Write down every entry below once more, exactly.

Entries with parts and joints:
______

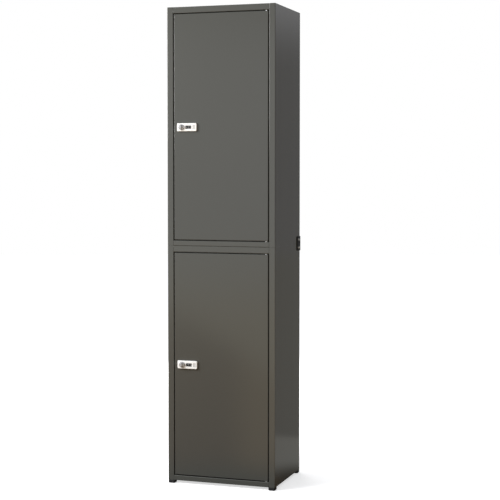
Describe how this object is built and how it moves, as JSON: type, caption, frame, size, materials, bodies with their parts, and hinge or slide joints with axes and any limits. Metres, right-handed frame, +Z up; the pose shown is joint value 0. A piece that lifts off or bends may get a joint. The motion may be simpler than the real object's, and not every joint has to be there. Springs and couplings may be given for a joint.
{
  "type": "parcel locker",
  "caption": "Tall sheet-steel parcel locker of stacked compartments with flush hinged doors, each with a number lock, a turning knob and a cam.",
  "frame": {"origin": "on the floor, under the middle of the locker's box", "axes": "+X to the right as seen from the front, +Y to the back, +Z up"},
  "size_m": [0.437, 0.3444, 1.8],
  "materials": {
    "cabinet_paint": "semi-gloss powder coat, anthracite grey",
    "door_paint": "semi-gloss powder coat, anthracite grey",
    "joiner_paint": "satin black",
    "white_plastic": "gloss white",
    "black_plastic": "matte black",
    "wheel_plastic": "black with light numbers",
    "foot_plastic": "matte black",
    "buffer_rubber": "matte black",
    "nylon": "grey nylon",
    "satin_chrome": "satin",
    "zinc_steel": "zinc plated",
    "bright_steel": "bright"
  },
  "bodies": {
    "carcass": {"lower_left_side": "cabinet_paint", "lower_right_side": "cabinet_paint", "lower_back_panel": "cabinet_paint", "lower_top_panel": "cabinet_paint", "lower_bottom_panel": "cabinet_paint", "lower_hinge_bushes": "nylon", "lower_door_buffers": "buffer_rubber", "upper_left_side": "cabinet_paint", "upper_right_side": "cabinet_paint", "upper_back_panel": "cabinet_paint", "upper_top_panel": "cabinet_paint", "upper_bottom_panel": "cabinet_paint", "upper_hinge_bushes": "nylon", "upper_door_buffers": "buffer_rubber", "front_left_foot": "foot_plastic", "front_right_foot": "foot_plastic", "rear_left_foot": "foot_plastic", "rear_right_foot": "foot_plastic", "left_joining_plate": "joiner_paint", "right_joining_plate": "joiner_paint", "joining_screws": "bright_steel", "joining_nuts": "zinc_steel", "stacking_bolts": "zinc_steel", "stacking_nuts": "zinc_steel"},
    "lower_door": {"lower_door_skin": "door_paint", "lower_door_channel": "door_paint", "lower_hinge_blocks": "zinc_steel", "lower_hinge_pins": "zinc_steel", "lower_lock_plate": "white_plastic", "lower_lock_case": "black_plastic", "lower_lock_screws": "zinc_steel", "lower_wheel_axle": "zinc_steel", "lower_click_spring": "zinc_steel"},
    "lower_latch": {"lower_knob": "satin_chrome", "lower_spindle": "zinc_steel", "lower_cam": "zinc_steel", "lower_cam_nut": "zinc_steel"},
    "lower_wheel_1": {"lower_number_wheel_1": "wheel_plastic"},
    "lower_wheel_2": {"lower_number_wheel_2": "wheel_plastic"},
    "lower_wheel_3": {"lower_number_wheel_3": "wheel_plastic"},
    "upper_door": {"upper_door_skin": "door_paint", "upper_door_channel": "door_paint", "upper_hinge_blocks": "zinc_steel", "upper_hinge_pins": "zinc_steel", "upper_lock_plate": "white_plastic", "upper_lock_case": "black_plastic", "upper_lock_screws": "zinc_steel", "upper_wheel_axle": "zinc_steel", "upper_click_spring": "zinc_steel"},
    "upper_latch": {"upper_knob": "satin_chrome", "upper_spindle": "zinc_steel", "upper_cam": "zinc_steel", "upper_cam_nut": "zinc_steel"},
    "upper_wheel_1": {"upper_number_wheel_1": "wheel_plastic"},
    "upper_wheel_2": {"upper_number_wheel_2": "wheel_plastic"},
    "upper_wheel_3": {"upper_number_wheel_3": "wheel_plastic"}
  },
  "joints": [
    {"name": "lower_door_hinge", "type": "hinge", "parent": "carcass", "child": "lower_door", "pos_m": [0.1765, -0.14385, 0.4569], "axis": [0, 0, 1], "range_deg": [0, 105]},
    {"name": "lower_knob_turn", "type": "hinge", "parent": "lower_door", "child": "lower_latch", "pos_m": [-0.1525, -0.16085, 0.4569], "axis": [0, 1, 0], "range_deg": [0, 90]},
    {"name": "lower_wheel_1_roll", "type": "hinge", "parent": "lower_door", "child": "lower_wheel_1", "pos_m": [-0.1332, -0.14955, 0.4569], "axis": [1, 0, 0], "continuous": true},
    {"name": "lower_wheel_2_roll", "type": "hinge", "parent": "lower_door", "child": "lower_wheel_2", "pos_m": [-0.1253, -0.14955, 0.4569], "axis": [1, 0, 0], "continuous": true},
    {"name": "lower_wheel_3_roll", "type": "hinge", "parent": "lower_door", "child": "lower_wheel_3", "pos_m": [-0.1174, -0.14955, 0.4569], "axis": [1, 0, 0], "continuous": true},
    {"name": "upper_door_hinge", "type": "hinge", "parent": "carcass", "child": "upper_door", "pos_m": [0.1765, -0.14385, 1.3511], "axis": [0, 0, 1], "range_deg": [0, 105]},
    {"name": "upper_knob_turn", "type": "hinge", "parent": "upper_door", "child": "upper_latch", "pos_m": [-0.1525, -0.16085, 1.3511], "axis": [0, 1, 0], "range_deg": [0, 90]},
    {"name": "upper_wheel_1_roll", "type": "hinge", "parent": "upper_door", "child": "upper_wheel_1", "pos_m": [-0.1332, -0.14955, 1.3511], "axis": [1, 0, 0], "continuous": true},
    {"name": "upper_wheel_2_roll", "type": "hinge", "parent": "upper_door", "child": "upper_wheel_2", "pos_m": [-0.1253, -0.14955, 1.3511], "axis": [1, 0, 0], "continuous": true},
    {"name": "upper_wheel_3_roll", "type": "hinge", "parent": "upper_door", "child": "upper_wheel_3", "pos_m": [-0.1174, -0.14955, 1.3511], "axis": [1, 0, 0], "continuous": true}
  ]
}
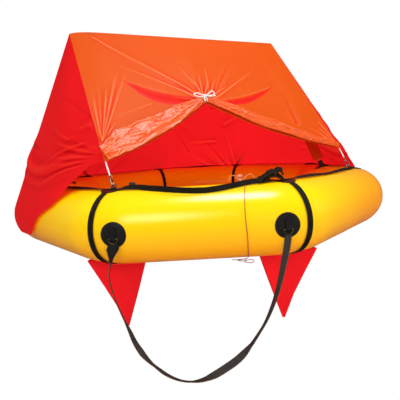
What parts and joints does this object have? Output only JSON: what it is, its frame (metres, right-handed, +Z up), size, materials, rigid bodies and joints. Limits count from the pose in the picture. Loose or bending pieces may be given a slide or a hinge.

______

* _Exercise result_
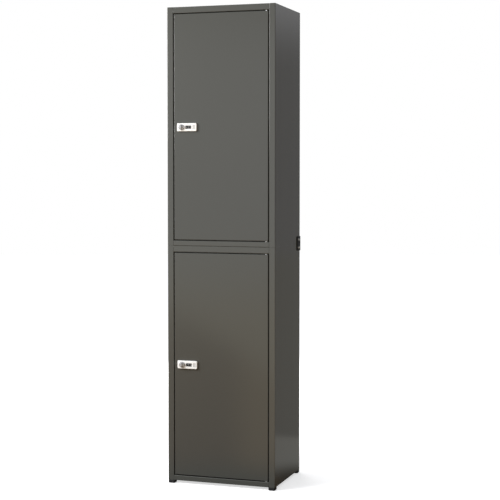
Describe how this object is built and how it moves, as JSON: type, caption, frame, size, materials, bodies with their parts, and hinge or slide joints with axes and any limits. Metres, right-handed frame, +Z up; the pose shown is joint value 0. A piece that lifts off or bends may get a joint. The motion may be simpler than the real object's, and not every joint has to be there. Springs and couplings may be given for a joint.
{
  "type": "parcel locker",
  "caption": "Tall sheet-steel parcel locker of stacked compartments with flush hinged doors, each with a number lock, a turning knob and a cam.",
  "frame": {"origin": "on the floor, under the middle of the locker's box", "axes": "+X to the right as seen from the front, +Y to the back, +Z up"},
  "size_m": [0.437, 0.3444, 1.8],
  "materials": {
    "cabinet_paint": "semi-gloss powder coat, anthracite grey",
    "door_paint": "semi-gloss powder coat, anthracite grey",
    "joiner_paint": "satin black",
    "white_plastic": "gloss white",
    "black_plastic": "matte black",
    "wheel_plastic": "black with light numbers",
    "foot_plastic": "matte black",
    "buffer_rubber": "matte black",
    "nylon": "grey nylon",
    "satin_chrome": "satin",
    "zinc_steel": "zinc plated",
    "bright_steel": "bright"
  },
  "bodies": {
    "carcass": {"lower_left_side": "cabinet_paint", "lower_right_side": "cabinet_paint", "lower_back_panel": "cabinet_paint", "lower_top_panel": "cabinet_paint", "lower_bottom_panel": "cabinet_paint", "lower_hinge_bushes": "nylon", "lower_door_buffers": "buffer_rubber", "upper_left_side": "cabinet_paint", "upper_right_side": "cabinet_paint", "upper_back_panel": "cabinet_paint", "upper_top_panel": "cabinet_paint", "upper_bottom_panel": "cabinet_paint", "upper_hinge_bushes": "nylon", "upper_door_buffers": "buffer_rubber", "front_left_foot": "foot_plastic", "front_right_foot": "foot_plastic", "rear_left_foot": "foot_plastic", "rear_right_foot": "foot_plastic", "left_joining_plate": "joiner_paint", "right_joining_plate": "joiner_paint", "joining_screws": "bright_steel", "joining_nuts": "zinc_steel", "stacking_bolts": "zinc_steel", "stacking_nuts": "zinc_steel"},
    "lower_door": {"lower_door_skin": "door_paint", "lower_door_channel": "door_paint", "lower_hinge_blocks": "zinc_steel", "lower_hinge_pins": "zinc_steel", "lower_lock_plate": "white_plastic", "lower_lock_case": "black_plastic", "lower_lock_screws": "zinc_steel", "lower_wheel_axle": "zinc_steel", "lower_click_spring": "zinc_steel"},
    "lower_latch": {"lower_knob": "satin_chrome", "lower_spindle": "zinc_steel", "lower_cam": "zinc_steel", "lower_cam_nut": "zinc_steel"},
    "lower_wheel_1": {"lower_number_wheel_1": "wheel_plastic"},
    "lower_wheel_2": {"lower_number_wheel_2": "wheel_plastic"},
    "lower_wheel_3": {"lower_number_wheel_3": "wheel_plastic"},
    "upper_door": {"upper_door_skin": "door_paint", "upper_door_channel": "door_paint", "upper_hinge_blocks": "zinc_steel", "upper_hinge_pins": "zinc_steel", "upper_lock_plate": "white_plastic", "upper_lock_case": "black_plastic", "upper_lock_screws": "zinc_steel", "upper_wheel_axle": "zinc_steel", "upper_click_spring": "zinc_steel"},
    "upper_latch": {"upper_knob": "satin_chrome", "upper_spindle": "zinc_steel", "upper_cam": "zinc_steel", "upper_cam_nut": "zinc_steel"},
    "upper_wheel_1": {"upper_number_wheel_1": "wheel_plastic"},
    "upper_wheel_2": {"upper_number_wheel_2": "wheel_plastic"},
    "upper_wheel_3": {"upper_number_wheel_3": "wheel_plastic"}
  },
  "joints": [
    {"name": "lower_door_hinge", "type": "hinge", "parent": "carcass", "child": "lower_door", "pos_m": [0.1765, -0.14385, 0.4569], "axis": [0, 0, 1], "range_deg": [0, 105]},
    {"name": "lower_knob_turn", "type": "hinge", "parent": "lower_door", "child": "lower_latch", "pos_m": [-0.1525, -0.16085, 0.4569], "axis": [0, 1, 0], "range_deg": [0, 90]},
    {"name": "lower_wheel_1_roll", "type": "hinge", "parent": "lower_door", "child": "lower_wheel_1", "pos_m": [-0.1332, -0.14955, 0.4569], "axis": [1, 0, 0], "continuous": true},
    {"name": "lower_wheel_2_roll", "type": "hinge", "parent": "lower_door", "child": "lower_wheel_2", "pos_m": [-0.1253, -0.14955, 0.4569], "axis": [1, 0, 0], "continuous": true},
    {"name": "lower_wheel_3_roll", "type": "hinge", "parent": "lower_door", "child": "lower_wheel_3", "pos_m": [-0.1174, -0.14955, 0.4569], "axis": [1, 0, 0], "continuous": true},
    {"name": "upper_door_hinge", "type": "hinge", "parent": "carcass", "child": "upper_door", "pos_m": [0.1765, -0.14385, 1.3511], "axis": [0, 0, 1], "range_deg": [0, 105]},
    {"name": "upper_knob_turn", "type": "hinge", "parent": "upper_door", "child": "upper_latch", "pos_m": [-0.1525, -0.16085, 1.3511], "axis": [0, 1, 0], "range_deg": [0, 90]},
    {"name": "upper_wheel_1_roll", "type": "hinge", "parent": "upper_door", "child": "upper_wheel_1", "pos_m": [-0.1332, -0.14955, 1.3511], "axis": [1, 0, 0], "continuous": true},
    {"name": "upper_wheel_2_roll", "type": "hinge", "parent": "upper_door", "child": "upper_wheel_2", "pos_m": [-0.1253, -0.14955, 1.3511], "axis": [1, 0, 0], "continuous": true},
    {"name": "upper_wheel_3_roll", "type": "hinge", "parent": "upper_door", "child": "upper_wheel_3", "pos_m": [-0.1174, -0.14955, 1.3511], "axis": [1, 0, 0], "continuous": true}
  ]
}
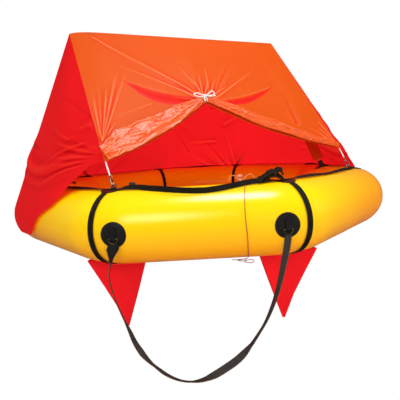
What parts and joints does this object have? Output only JSON: what it is, its frame (metres, right-handed, +Z up), size, materials, rigid bodies and joints. Limits count from the pose in the picture. Loose or bending pieces may be given a slide or a hinge.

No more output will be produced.